Research Information System
Thermal Science and Engineering Progress, vol.75, 2026 (SCI-Expanded, Scopus)
This study deals with the investigation of the adsorption and thermal energy storage efficiencies of salicylidene diamino benzophenone-based highly crosslinked polymer (DABSA-HCP) as a hybrid material. Kinetic and isothermal inspection of rhodamine B (RhB) and lincomycin (LCM) showed different sorption abilities of subject molecules. While the adsorption of RhB kinetically and isothermally fitted to the Pseudo-second Order Model with the k of 0.005 and Langmuir Isotherm, respectively, LCM adsorption conformed to the Pseudo-first Order Model and Freundlich Model. Also, it was determined that the pore diffusion accompanied the adsorption, but it was not the rate-controlling step. The equilibrium was achieved in 2 h in both adsorptions. The maximum adsorption capacities were calculated as 88.50 mg/g for RhB and 37.45 mg/g for LCM. The removal efficiencies of DABSA-HCP for crystal violet and amoxicillin were determined as 61% and 27%, respectively. The highly porous DABSA-HCP was also evaluated as the supporting material thanks to its high surface area measured as 282.79 m2.g−1 for the preparation of n-eicosane (ES) based composite phase change material (PCM) for thermal energy storage.
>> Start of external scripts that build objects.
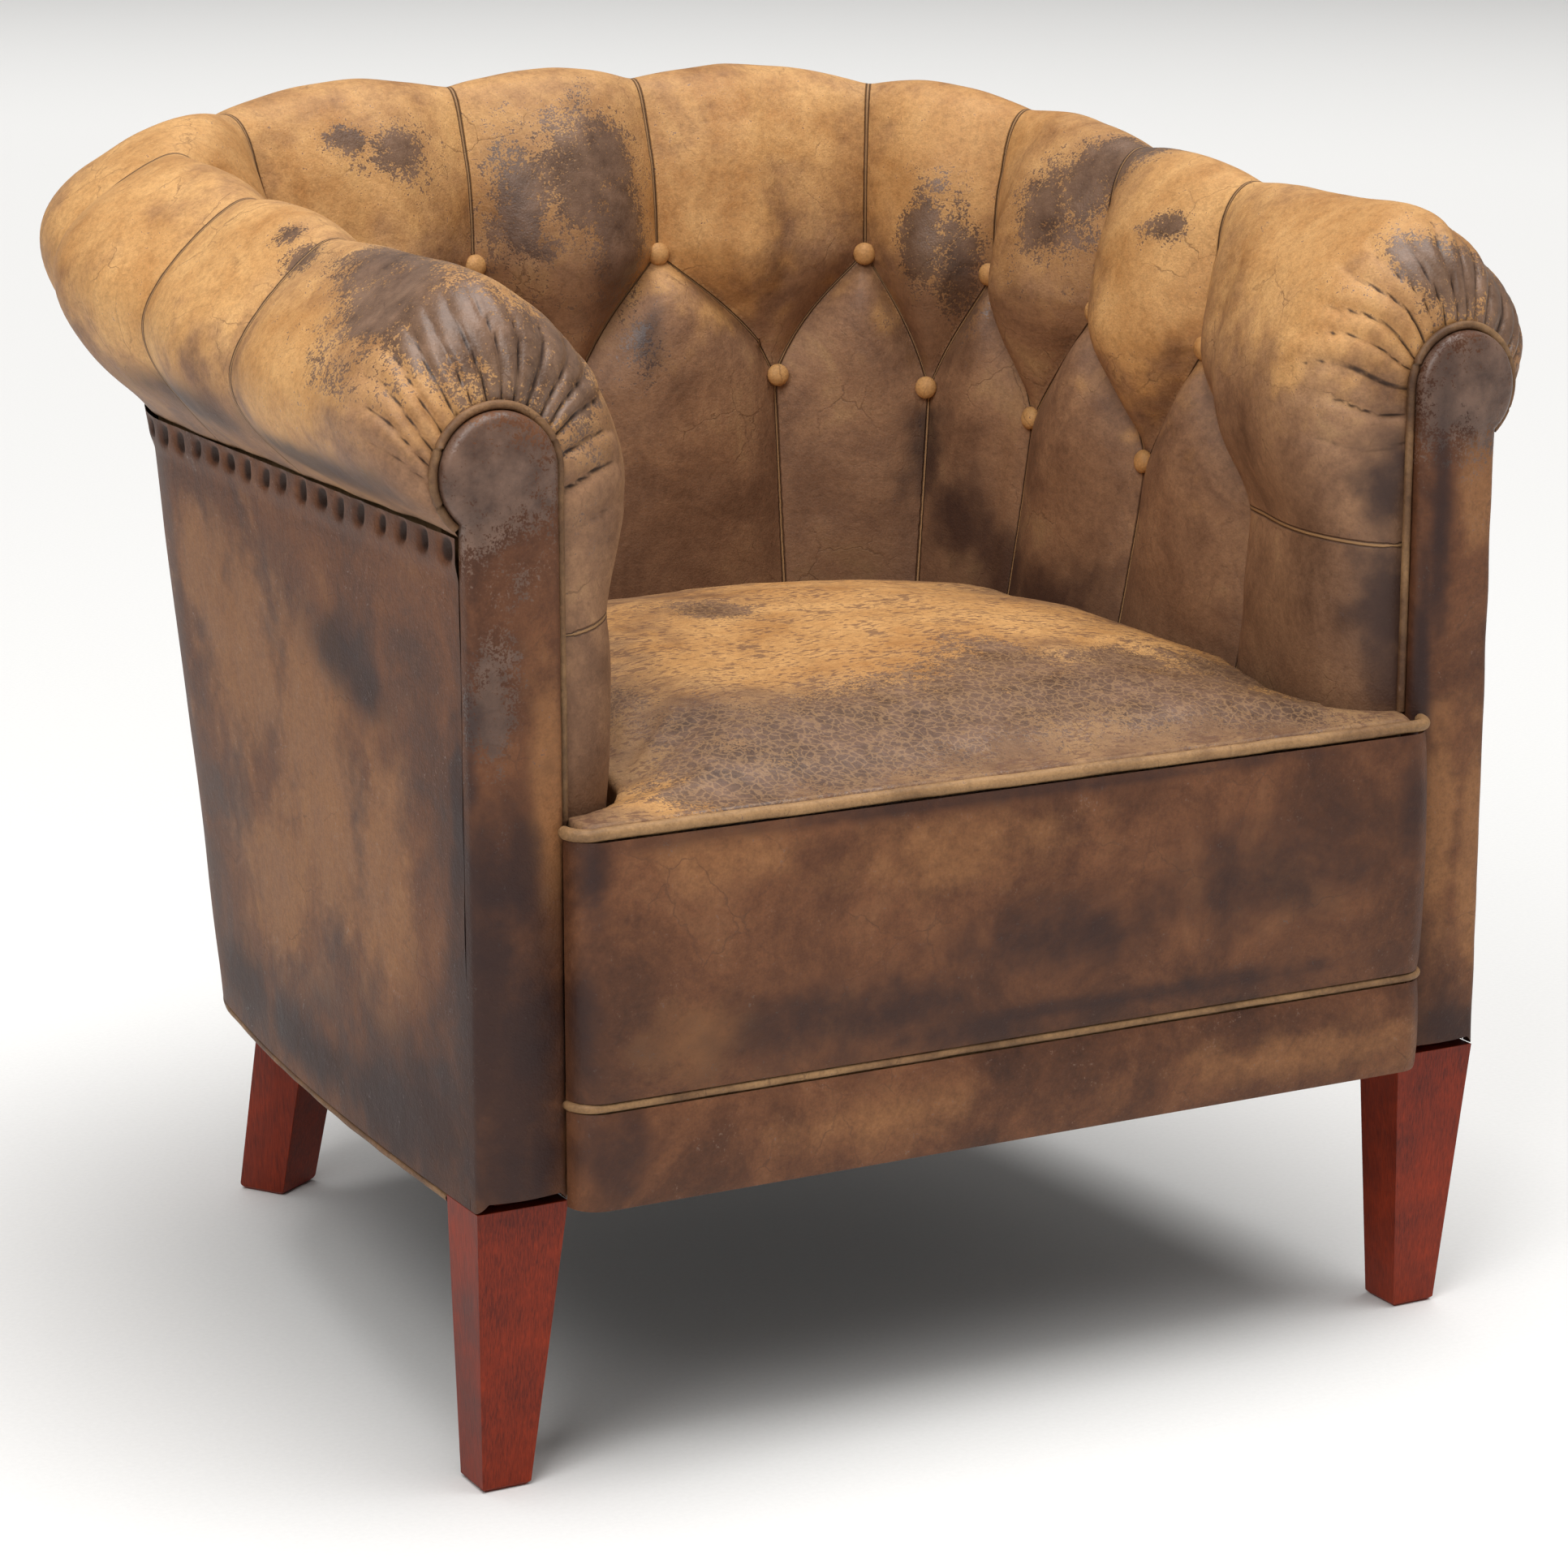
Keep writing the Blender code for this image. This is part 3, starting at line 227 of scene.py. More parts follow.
def plan(place, inset):
    """Points of the plan and their outward directions, for arrays of places and insets."""
    run = from_front(place)
    turn = np.clip((run - STRAIGHT_SIDE) / CORNER_RADIUS, 0.0, math.pi / 2)
    behind = np.maximum(run - STRAIGHT_SIDE - QUARTER_TURN, 0.0)
    side = np.where(place > PLAN_LENGTH / 2, -1.0, 1.0)
    out_x, out_y = -np.cos(turn), np.sin(turn)
    x = -HALF_WIDTH + CORNER_RADIUS * (1 + out_x) + behind
    y = FRONT + np.minimum(run, STRAIGHT_SIDE) + CORNER_RADIUS * out_y
    return side * (x - out_x * inset), y - out_y * inset, side * out_x, out_y


def on_wall(place, inset, height):
    """Points at an inset from the plan line, at a height above the floor."""
    x, y, _, _ = plan(place, inset)
    return np.stack(np.broadcast_arrays(x, y, height), axis=-1)


def taper_inset(place, height):
    """Inset of the body's outer face, which narrows towards its base at the rear."""
    share = np.minimum(from_front(place) / BASE_TAPER_RUN, 1.0) ** BASE_TAPER_POWER
    drop = (TACK_LINE - height) / (TACK_LINE - BODY_BASE)
    return BASE_TAPER * share * np.maximum(drop, 0.0)


def dome(place):
    """Fullness of the rounded front end: 0 at the scroll head, 1 behind the dome."""
    run = np.clip((from_front(place) - COVER_START) / END_DOME, 0.0, 1.0)
    return np.sqrt(1 - (1 - run) ** 2)


def stations(place):
    """Insets and heights of the seven stations in a pleat, one row for each place."""
    back = smoothstep((from_front(place) - RISE_START) / RISE_RUN)
    deepen = smoothstep((from_front(place) - END_DOME) / FRONT_BUTTON_RUN)
    upper = mix(POST_WIDTH + PIPING_RADIUS, BUTTON_INSET, deepen)
    lower = mix(upper, LOWER_BUTTON_INSET_BACK, back)
    full = np.where(place < PLAN_LENGTH / 2, LEFT_ARM_FULLNESS * (1 - back), 0.0)
    level = np.ones_like(back)
    insets = [0 * level, -mix(*ROLL_OVERHANG, back), CREST_INSET * level, SHOULDER_INSET * level,
              upper, lower + full * BUTTON_FULLNESS, SEAT_INSET + full]
    heights = [TACK_LINE * level, mix(*ROLL_WIDEST, back), mix(*ROLL_CREST, back),
               mix(*SHOULDER, back), mix(*UPPER_BUTTON, back), mix(*LOWER_BUTTON, back),
               COVER_BOTTOM * level]
    head = HEAD_RADIUS + PIPING_RADIUS
    middle = POST_WIDTH - HEAD_RADIUS
    end_insets = [0.0, middle - head, middle, middle + head * HEAD_SHOULDER[0], middle + head,
                  POST_WIDTH + PIPING_RADIUS, POST_WIDTH + PIPING_RADIUS]
    end_heights = [TACK_LINE, HEAD_CENTRE, HEAD_CENTRE + head,
                   HEAD_CENTRE + head * HEAD_SHOULDER[1], HEAD_CENTRE - HEAD_SIDE_DROP,
                   LOWER_BUTTON[0], COVER_BOTTOM]
    share = dome(place)[:, None]
    return (mix(np.array(end_insets), np.stack(insets, axis=1), share),
            mix(np.array(end_heights), np.stack(heights, axis=1), share))


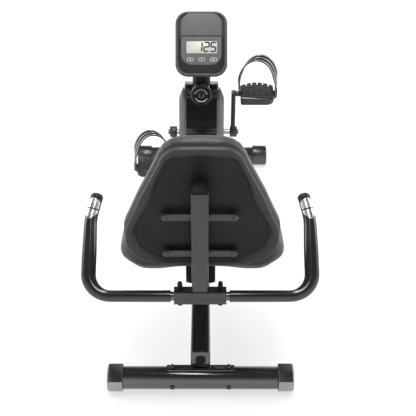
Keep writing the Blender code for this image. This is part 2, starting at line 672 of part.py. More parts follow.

The prepared shape-stabilized composite PCM, consisting of 50%ES-50%DABSA-HCP, exhibited thermal energy storage ability with a melting enthalpy of 121.27 J.g−1 and an onset melting temperature of 35.79 °C, and was determined to have good thermal stability by thermogravimetric (TG) analysis. The fabricated functional material has the potential to be employed in the removal of other pollutants and to be used as support matrix in the design of PCM based thermal energy storage composites.